— start EXERCISE MATERIAL —

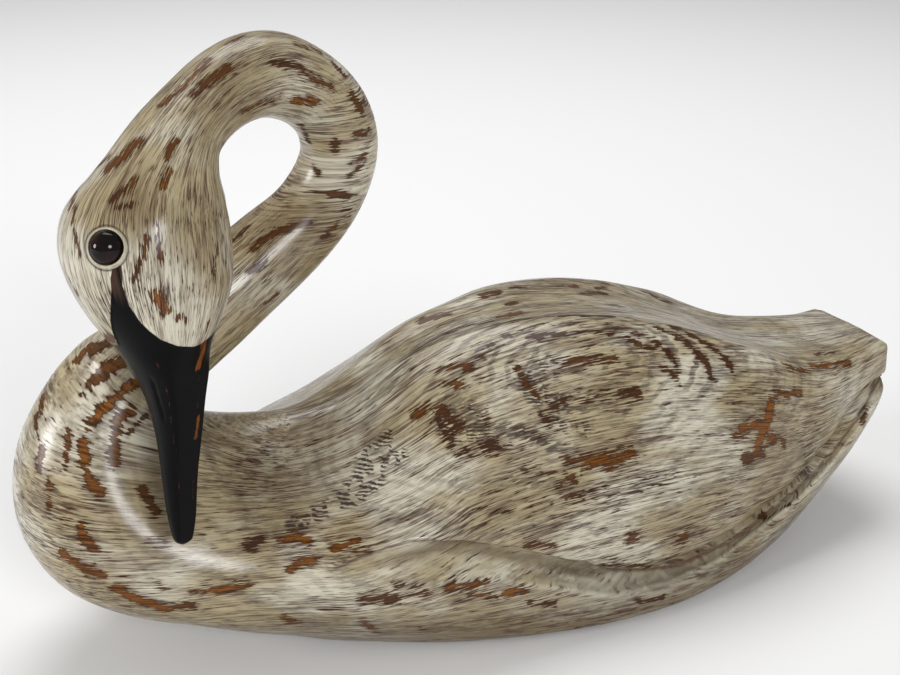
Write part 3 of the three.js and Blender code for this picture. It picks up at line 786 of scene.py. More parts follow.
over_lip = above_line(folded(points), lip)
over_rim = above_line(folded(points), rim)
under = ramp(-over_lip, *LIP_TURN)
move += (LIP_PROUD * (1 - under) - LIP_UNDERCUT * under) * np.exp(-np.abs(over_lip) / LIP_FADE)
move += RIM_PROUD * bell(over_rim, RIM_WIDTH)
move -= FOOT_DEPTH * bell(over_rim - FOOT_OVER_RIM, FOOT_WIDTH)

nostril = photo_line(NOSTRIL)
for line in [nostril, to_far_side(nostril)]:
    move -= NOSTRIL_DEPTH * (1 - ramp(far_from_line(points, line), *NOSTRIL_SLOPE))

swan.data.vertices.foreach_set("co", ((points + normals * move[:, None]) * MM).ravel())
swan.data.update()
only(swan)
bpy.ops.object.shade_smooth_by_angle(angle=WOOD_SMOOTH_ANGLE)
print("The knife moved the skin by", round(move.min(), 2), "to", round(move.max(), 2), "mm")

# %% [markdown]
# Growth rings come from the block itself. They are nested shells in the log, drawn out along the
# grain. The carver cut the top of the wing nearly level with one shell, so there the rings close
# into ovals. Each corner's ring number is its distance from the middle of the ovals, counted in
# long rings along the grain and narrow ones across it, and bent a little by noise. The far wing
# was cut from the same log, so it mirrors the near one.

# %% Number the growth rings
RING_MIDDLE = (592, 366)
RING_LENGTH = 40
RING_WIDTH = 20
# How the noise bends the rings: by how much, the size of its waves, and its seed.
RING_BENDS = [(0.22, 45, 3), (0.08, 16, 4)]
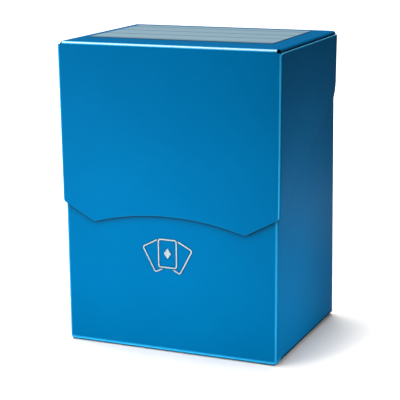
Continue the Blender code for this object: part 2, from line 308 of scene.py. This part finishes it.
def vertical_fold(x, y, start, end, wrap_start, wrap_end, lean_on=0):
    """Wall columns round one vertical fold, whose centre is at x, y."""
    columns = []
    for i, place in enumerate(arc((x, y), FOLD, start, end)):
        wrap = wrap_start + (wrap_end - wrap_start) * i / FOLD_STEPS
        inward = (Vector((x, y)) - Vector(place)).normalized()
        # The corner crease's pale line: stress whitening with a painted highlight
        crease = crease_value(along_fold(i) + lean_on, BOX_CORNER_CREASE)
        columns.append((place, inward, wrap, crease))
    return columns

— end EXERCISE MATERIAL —

TASK GOAL: Copy out the material word for word and line for line.

EXERCISE ANSWER:
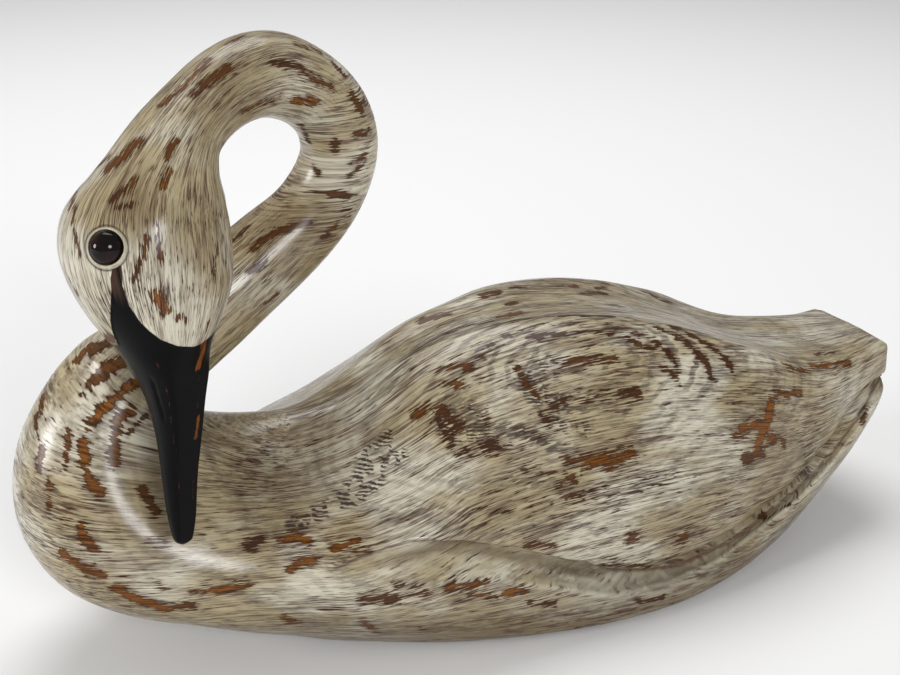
Write part 3 of the three.js and Blender code for this picture. It picks up at line 786 of scene.py. More parts follow.
over_lip = above_line(folded(points), lip)
over_rim = above_line(folded(points), rim)
under = ramp(-over_lip, *LIP_TURN)
move += (LIP_PROUD * (1 - under) - LIP_UNDERCUT * under) * np.exp(-np.abs(over_lip) / LIP_FADE)
move += RIM_PROUD * bell(over_rim, RIM_WIDTH)
move -= FOOT_DEPTH * bell(over_rim - FOOT_OVER_RIM, FOOT_WIDTH)

nostril = photo_line(NOSTRIL)
for line in [nostril, to_far_side(nostril)]:
    move -= NOSTRIL_DEPTH * (1 - ramp(far_from_line(points, line), *NOSTRIL_SLOPE))

swan.data.vertices.foreach_set("co", ((points + normals * move[:, None]) * MM).ravel())
swan.data.update()
only(swan)
bpy.ops.object.shade_smooth_by_angle(angle=WOOD_SMOOTH_ANGLE)
print("The knife moved the skin by", round(move.min(), 2), "to", round(move.max(), 2), "mm")

# %% [markdown]
# Growth rings come from the block itself. They are nested shells in the log, drawn out along the
# grain. The carver cut the top of the wing nearly level with one shell, so there the rings close
# into ovals. Each corner's ring number is its distance from the middle of the ovals, counted in
# long rings along the grain and narrow ones across it, and bent a little by noise. The far wing
# was cut from the same log, so it mirrors the near one.

# %% Number the growth rings
RING_MIDDLE = (592, 366)
RING_LENGTH = 40
RING_WIDTH = 20
# How the noise bends the rings: by how much, the size of its waves, and its seed.
RING_BENDS = [(0.22, 45, 3), (0.08, 16, 4)]
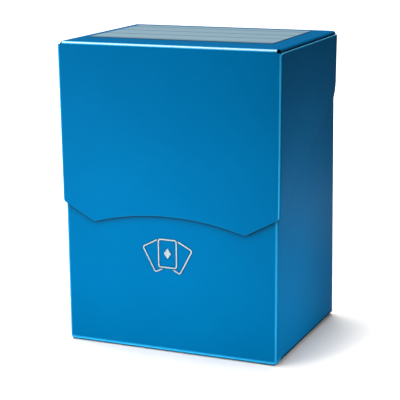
Continue the Blender code for this object: part 2, from line 308 of scene.py. This part finishes it.
def vertical_fold(x, y, start, end, wrap_start, wrap_end, lean_on=0):
    """Wall columns round one vertical fold, whose centre is at x, y."""
    columns = []
    for i, place in enumerate(arc((x, y), FOLD, start, end)):
        wrap = wrap_start + (wrap_end - wrap_start) * i / FOLD_STEPS
        inward = (Vector((x, y)) - Vector(place)).normalized()
        # The corner crease's pale line: stress whitening with a painted highlight
        crease = crease_value(along_fold(i) + lean_on, BOX_CORNER_CREASE)
        columns.append((place, inward, wrap, crease))
    return columns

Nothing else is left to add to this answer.